Given her father’s powerful musical memory, Mary Ellen asked, “Why can’t we use this as an opening…embed shopping lists, information about himself, in his songs?” I said I feared this would not work.
Mary Ellen had, in fact, found this out already for herself. “Why couldn’t we sing him his life story?” she had written in her journal in 2005. “Or the directions from one room to the next? I’ve tried— it doesn’t work.” I too had had this thought, in relation to Greg, an intelligent, very musical, very amnesic patient I had seen years before. Writing about him in
The New York Review of Books
in 1992, I observed:
But by 1995, when “The Last Hippie” was republished in book form (in
An Anthropologist on Mars
), we had got our answer, and it was resoundingly negative. There was not, and perhaps could never be, any carryover from performance and procedural memory to explicit memory or usable knowledge.

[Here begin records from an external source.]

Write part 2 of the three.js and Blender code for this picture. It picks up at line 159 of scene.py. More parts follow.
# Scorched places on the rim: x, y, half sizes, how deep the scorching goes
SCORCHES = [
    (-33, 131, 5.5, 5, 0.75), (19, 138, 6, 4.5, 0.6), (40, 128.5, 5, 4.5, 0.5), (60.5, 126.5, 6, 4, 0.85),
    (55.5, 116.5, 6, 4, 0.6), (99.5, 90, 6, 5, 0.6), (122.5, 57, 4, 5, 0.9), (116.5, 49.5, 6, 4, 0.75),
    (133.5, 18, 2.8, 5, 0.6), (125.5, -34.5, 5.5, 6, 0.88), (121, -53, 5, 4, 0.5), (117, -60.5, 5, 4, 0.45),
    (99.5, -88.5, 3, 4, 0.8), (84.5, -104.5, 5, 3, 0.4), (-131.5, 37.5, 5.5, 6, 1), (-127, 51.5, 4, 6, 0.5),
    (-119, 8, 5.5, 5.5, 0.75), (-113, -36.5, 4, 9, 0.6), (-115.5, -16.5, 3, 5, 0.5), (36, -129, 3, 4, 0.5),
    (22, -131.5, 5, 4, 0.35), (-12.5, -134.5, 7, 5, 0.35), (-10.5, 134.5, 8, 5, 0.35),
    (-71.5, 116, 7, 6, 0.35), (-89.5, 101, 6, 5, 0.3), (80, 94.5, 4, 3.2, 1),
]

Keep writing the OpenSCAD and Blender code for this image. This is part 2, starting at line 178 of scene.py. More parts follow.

While, at least in someone as amnesic as Greg or Woody, singing cannot be used as a sort of back door to explicit memory, still the act of singing is important in itself. Finding, remembering anew that he
can
sing is profoundly reassuring to Woody, as the exercise of any skill or competence must be— and it can stimulate his feelings, his imagination, his sense of humor and creativity, and his sense of identity as nothing else can. It can enliven him, calm him, focus and engage him. It can give him back himself, and not least, it can charm others, arouse their amazement and admiration— reactions more and more necessary to someone who, in his lucid moments, is painfully aware of his tragic disease and sometimes says that he feels “broken inside.”